Only one stretch of the data below should be repeated: the lines from the line containing "The FreeCAD and" through the line containing "return tab_blade(0, left, right)", inclusive, exactly as they are.

> MATERIAL SUPPLIED:
==================================================

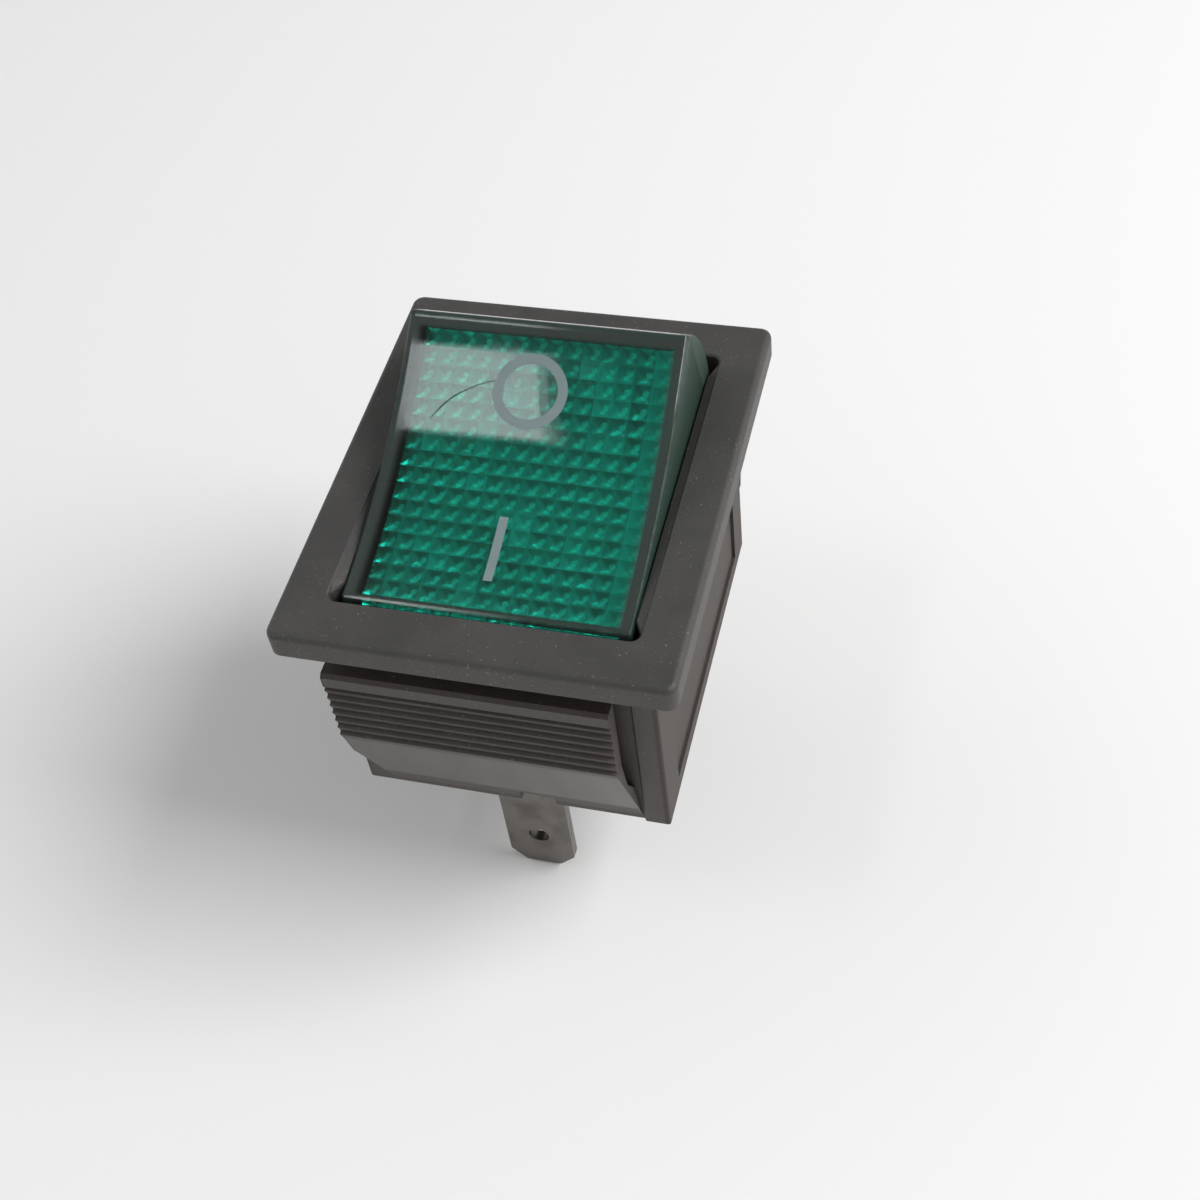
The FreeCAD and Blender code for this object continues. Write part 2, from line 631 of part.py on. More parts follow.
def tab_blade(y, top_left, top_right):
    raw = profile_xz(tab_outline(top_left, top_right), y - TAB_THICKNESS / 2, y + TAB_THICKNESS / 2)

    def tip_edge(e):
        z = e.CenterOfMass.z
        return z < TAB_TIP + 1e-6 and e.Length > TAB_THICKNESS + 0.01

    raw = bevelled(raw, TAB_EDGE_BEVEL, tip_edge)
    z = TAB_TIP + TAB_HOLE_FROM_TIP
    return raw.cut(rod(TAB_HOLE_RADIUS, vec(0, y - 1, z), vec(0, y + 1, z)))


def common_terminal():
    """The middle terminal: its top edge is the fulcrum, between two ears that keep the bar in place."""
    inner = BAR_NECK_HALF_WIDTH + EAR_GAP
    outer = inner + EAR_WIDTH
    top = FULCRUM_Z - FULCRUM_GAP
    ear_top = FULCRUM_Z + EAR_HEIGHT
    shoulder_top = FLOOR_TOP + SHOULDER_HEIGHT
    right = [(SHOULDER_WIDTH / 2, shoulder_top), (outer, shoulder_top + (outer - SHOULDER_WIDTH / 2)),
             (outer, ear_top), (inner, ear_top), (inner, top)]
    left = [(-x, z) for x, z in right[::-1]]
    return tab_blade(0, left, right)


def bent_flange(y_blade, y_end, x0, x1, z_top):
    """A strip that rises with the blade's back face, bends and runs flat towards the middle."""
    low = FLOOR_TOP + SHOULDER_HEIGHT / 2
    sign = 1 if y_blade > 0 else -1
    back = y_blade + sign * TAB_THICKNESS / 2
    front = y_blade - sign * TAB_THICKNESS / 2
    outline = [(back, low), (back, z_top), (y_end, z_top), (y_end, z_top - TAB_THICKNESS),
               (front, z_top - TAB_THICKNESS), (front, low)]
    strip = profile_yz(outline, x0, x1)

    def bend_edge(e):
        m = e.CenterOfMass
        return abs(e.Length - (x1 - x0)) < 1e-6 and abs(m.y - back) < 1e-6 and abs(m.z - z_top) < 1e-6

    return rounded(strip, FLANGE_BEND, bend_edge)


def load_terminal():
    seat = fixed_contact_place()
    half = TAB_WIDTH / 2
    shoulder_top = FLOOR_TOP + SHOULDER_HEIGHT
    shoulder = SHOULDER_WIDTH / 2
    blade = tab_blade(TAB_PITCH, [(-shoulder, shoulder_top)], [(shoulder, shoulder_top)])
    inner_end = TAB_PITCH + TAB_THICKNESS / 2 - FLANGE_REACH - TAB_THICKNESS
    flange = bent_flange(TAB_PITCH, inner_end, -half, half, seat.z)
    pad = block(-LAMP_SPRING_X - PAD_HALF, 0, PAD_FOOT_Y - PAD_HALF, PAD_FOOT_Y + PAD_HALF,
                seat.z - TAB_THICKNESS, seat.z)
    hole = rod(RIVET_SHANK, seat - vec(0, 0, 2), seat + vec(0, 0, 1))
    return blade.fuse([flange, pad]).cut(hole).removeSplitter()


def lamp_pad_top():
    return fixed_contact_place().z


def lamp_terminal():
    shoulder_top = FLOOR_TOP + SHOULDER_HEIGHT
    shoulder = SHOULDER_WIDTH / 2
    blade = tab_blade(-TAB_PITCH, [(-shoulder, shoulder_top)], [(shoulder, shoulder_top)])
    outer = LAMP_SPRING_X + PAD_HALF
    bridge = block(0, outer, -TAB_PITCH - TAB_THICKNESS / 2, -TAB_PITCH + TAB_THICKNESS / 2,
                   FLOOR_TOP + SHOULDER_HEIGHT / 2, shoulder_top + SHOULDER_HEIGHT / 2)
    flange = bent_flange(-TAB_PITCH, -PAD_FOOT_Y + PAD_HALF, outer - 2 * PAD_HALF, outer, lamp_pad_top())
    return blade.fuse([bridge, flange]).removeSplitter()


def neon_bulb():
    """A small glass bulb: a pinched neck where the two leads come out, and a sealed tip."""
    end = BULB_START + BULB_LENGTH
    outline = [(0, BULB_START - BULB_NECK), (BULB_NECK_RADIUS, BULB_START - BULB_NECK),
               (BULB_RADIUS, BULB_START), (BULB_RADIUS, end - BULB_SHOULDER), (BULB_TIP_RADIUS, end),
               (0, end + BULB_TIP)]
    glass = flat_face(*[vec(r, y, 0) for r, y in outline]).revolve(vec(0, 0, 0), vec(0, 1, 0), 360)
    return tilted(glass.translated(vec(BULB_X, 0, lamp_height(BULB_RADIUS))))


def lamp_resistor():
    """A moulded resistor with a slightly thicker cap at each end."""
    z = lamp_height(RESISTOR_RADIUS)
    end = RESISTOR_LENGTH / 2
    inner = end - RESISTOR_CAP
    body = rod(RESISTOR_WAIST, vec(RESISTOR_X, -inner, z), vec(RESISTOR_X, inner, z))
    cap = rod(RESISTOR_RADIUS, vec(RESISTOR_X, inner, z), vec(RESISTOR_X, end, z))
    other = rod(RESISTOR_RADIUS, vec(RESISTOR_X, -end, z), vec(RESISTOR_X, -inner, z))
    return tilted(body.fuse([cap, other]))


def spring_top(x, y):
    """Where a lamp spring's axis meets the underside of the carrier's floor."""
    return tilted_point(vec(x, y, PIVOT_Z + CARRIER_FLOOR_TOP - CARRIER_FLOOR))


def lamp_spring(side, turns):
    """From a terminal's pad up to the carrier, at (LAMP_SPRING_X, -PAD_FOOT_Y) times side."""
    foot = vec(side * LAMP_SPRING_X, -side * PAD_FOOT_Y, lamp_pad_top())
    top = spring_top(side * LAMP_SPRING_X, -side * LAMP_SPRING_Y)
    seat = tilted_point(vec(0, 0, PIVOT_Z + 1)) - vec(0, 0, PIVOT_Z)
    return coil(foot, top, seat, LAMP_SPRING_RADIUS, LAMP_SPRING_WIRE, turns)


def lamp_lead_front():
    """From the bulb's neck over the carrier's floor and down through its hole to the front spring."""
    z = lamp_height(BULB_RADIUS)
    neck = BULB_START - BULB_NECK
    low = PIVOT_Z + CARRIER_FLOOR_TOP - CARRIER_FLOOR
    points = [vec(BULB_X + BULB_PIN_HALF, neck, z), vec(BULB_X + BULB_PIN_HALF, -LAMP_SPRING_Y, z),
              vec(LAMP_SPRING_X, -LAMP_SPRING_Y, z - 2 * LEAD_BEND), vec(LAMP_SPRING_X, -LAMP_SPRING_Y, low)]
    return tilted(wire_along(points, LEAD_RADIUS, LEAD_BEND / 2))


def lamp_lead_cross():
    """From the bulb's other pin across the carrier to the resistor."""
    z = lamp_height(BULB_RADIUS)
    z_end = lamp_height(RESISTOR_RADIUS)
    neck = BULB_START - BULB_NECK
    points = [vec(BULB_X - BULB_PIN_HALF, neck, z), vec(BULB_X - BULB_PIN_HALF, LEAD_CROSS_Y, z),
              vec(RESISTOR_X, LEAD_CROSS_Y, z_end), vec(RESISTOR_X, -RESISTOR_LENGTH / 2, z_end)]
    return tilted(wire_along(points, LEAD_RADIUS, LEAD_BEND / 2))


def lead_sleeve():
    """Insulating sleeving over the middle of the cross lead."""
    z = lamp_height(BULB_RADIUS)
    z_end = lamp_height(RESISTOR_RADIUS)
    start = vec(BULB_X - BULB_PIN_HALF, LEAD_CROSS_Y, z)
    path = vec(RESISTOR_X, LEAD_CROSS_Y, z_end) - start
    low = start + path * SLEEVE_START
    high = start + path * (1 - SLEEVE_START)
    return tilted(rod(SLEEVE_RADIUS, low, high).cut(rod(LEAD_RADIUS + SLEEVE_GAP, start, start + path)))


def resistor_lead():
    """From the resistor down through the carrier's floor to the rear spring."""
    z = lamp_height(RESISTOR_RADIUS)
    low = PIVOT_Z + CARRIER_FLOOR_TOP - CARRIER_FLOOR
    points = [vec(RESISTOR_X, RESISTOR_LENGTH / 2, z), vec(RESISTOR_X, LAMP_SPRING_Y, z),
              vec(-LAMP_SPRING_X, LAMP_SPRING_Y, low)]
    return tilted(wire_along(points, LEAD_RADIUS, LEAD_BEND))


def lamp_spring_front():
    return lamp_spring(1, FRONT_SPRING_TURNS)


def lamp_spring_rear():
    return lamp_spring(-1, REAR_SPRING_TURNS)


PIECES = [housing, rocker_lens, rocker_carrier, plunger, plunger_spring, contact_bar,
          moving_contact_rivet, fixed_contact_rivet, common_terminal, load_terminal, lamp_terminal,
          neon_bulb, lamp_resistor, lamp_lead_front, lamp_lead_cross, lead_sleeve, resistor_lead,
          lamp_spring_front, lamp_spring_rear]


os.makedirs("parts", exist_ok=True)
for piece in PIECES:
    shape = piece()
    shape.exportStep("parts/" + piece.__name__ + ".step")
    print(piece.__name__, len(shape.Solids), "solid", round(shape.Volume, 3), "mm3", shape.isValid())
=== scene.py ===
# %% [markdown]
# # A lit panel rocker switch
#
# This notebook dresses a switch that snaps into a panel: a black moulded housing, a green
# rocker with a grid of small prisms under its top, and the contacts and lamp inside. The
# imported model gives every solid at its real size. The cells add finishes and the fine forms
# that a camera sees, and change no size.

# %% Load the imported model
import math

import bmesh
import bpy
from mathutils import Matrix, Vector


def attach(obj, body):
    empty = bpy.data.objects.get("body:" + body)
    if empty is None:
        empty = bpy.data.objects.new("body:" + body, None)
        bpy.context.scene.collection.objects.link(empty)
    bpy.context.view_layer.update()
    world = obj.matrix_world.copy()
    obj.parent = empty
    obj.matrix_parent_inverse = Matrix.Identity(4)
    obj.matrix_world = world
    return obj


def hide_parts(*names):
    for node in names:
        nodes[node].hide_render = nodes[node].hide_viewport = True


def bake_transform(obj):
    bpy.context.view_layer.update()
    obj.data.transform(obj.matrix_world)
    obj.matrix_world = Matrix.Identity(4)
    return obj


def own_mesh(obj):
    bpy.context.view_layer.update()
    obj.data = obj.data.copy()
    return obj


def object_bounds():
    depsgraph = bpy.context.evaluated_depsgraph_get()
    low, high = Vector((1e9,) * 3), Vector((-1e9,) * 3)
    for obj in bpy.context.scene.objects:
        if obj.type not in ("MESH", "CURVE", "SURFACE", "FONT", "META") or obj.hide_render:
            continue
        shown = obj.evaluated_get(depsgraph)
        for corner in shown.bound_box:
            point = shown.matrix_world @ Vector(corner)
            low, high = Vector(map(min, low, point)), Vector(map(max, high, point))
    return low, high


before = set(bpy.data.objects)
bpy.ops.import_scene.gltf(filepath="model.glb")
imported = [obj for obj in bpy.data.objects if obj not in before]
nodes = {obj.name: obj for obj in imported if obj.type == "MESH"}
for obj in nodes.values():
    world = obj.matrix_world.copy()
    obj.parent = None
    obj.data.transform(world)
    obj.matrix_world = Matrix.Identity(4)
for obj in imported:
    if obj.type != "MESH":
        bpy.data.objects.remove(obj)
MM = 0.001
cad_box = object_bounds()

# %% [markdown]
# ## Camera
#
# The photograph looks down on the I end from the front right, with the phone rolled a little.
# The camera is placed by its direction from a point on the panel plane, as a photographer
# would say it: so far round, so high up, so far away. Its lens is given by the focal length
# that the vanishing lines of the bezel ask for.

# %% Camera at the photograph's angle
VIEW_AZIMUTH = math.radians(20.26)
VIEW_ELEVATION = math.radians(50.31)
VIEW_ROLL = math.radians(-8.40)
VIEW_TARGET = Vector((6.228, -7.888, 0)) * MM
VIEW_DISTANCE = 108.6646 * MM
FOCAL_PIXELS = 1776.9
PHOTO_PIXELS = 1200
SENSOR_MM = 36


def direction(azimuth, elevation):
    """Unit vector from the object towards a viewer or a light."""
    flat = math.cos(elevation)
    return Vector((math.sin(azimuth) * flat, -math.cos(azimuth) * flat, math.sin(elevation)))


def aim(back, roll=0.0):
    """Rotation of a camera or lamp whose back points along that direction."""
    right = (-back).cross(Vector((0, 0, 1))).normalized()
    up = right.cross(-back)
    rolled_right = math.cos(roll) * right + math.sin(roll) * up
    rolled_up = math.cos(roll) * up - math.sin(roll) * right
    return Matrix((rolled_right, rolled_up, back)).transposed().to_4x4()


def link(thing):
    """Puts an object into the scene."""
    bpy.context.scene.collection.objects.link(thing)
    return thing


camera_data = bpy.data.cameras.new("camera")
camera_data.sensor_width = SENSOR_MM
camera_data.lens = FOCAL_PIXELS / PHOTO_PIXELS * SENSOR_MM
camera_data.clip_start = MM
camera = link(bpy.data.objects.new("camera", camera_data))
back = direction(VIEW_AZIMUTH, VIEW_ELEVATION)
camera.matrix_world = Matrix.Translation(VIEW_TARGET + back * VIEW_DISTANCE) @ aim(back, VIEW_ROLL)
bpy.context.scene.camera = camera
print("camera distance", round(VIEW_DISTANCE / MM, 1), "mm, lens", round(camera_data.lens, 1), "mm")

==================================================

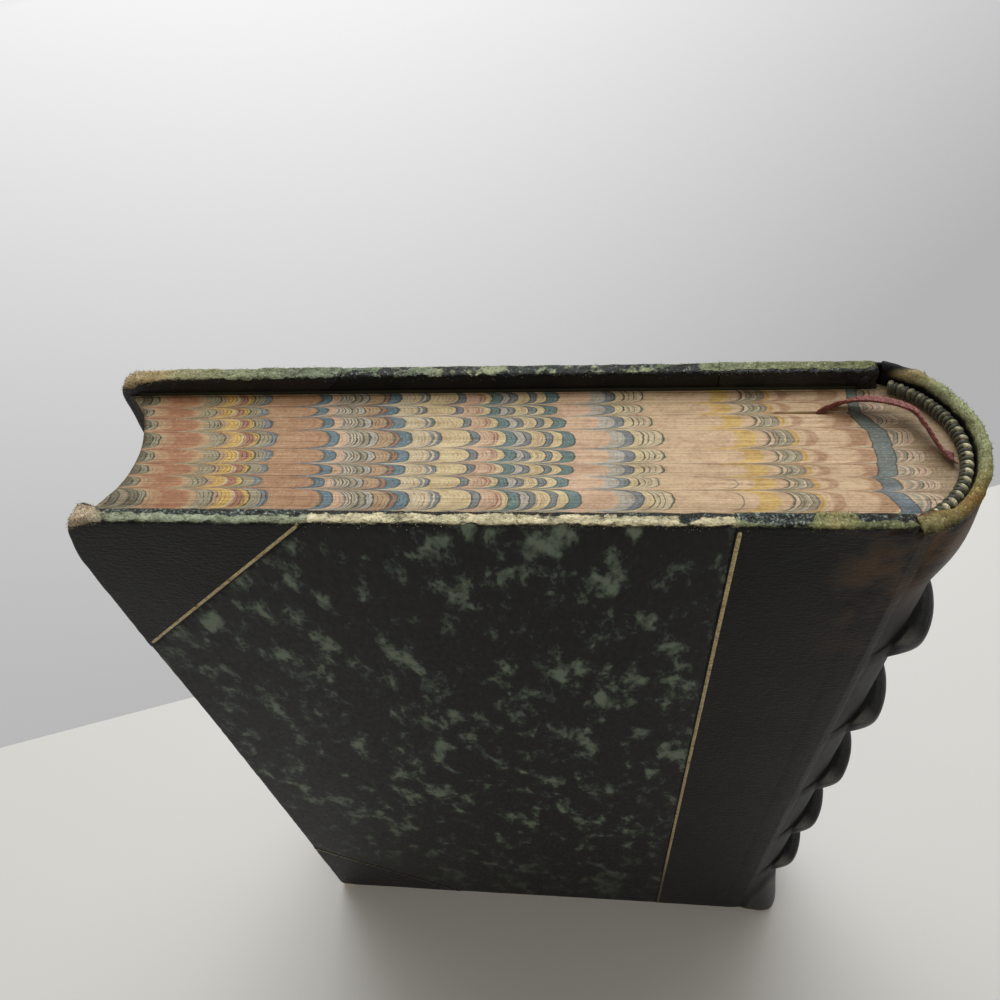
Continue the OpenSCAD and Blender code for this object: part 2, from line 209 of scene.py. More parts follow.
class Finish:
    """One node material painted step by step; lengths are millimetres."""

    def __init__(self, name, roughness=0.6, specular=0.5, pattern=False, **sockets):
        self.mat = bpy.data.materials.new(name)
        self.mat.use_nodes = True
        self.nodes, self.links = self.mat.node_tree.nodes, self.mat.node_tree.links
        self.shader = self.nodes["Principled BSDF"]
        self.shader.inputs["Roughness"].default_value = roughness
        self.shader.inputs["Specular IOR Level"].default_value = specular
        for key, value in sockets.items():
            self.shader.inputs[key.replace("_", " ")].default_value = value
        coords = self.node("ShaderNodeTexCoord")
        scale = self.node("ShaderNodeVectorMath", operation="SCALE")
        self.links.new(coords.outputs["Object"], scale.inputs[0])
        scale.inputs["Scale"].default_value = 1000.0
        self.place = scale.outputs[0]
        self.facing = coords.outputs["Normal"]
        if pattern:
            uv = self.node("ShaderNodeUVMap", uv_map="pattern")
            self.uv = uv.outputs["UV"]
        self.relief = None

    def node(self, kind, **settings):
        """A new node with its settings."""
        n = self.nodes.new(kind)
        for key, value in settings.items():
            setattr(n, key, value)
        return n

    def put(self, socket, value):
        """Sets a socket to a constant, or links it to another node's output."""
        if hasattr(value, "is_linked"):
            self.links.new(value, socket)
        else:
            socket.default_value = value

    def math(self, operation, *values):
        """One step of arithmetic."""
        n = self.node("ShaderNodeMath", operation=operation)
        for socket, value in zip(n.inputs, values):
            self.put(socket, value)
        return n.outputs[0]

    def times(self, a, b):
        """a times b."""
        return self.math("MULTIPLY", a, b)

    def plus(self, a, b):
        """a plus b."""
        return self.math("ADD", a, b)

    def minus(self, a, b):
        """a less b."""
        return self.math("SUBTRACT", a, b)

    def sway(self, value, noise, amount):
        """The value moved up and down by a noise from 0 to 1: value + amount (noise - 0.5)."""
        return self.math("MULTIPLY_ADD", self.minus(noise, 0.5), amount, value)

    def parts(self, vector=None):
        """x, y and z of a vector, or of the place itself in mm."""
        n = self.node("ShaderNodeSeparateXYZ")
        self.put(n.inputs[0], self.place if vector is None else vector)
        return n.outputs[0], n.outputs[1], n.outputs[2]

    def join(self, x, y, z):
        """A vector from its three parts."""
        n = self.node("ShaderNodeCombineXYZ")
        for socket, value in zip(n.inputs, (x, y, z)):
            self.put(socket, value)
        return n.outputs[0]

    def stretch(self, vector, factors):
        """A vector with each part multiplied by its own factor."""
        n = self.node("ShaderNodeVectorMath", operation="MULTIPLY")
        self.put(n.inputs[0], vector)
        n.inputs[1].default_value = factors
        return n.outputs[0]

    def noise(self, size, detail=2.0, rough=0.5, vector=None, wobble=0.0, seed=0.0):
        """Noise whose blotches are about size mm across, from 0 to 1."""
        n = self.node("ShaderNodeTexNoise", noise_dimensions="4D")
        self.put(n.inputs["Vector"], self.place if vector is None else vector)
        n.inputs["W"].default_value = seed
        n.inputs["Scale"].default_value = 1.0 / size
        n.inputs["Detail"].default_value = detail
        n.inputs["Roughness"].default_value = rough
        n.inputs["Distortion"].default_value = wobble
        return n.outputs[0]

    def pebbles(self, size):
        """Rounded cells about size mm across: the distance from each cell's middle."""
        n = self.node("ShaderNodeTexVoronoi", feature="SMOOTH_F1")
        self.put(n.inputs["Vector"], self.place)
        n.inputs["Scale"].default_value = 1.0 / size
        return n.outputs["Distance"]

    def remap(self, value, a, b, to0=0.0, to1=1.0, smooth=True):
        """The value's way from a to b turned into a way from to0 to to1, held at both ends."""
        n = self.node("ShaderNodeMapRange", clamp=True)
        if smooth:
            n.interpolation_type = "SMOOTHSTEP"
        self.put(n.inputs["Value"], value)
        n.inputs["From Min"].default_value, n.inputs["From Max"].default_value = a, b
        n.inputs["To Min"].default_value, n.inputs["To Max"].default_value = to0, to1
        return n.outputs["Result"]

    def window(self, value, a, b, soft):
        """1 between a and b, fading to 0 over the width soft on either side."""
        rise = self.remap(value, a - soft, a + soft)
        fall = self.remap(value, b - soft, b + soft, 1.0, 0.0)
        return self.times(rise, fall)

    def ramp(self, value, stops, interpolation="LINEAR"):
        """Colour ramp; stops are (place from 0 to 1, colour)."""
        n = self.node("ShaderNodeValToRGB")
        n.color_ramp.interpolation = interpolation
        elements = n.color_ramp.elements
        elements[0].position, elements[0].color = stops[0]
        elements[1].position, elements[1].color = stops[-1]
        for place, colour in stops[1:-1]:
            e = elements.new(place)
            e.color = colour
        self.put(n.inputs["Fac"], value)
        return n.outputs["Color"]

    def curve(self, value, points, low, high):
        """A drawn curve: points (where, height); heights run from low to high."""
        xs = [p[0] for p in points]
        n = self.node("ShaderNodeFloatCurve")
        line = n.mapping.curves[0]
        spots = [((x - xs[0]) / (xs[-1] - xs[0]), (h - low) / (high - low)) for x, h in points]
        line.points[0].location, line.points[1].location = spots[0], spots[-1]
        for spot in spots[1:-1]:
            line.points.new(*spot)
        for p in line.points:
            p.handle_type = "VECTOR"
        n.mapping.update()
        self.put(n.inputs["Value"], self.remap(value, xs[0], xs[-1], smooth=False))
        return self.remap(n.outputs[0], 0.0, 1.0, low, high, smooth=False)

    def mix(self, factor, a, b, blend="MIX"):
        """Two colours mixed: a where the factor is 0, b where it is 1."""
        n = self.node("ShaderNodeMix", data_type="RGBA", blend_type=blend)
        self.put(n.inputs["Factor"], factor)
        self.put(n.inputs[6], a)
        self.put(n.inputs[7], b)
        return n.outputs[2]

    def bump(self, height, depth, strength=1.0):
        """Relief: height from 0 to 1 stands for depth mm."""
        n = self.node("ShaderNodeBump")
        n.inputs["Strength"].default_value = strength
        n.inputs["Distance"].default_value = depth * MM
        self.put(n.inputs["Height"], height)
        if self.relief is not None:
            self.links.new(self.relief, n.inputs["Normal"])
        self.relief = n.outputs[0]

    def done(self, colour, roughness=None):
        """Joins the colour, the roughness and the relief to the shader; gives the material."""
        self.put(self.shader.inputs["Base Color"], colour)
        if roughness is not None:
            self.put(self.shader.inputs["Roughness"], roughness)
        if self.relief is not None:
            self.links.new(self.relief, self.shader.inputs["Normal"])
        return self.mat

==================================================

> ANSWER FOR THIS EXERCISE:
The FreeCAD and Blender code for this object continues. Write part 2, from line 631 of part.py on. More parts follow.
def tab_blade(y, top_left, top_right):
    raw = profile_xz(tab_outline(top_left, top_right), y - TAB_THICKNESS / 2, y + TAB_THICKNESS / 2)

    def tip_edge(e):
        z = e.CenterOfMass.z
        return z < TAB_TIP + 1e-6 and e.Length > TAB_THICKNESS + 0.01

    raw = bevelled(raw, TAB_EDGE_BEVEL, tip_edge)
    z = TAB_TIP + TAB_HOLE_FROM_TIP
    return raw.cut(rod(TAB_HOLE_RADIUS, vec(0, y - 1, z), vec(0, y + 1, z)))


def common_terminal():
    """The middle terminal: its top edge is the fulcrum, between two ears that keep the bar in place."""
    inner = BAR_NECK_HALF_WIDTH + EAR_GAP
    outer = inner + EAR_WIDTH
    top = FULCRUM_Z - FULCRUM_GAP
    ear_top = FULCRUM_Z + EAR_HEIGHT
    shoulder_top = FLOOR_TOP + SHOULDER_HEIGHT
    right = [(SHOULDER_WIDTH / 2, shoulder_top), (outer, shoulder_top + (outer - SHOULDER_WIDTH / 2)),
             (outer, ear_top), (inner, ear_top), (inner, top)]
    left = [(-x, z) for x, z in right[::-1]]
    return tab_blade(0, left, right)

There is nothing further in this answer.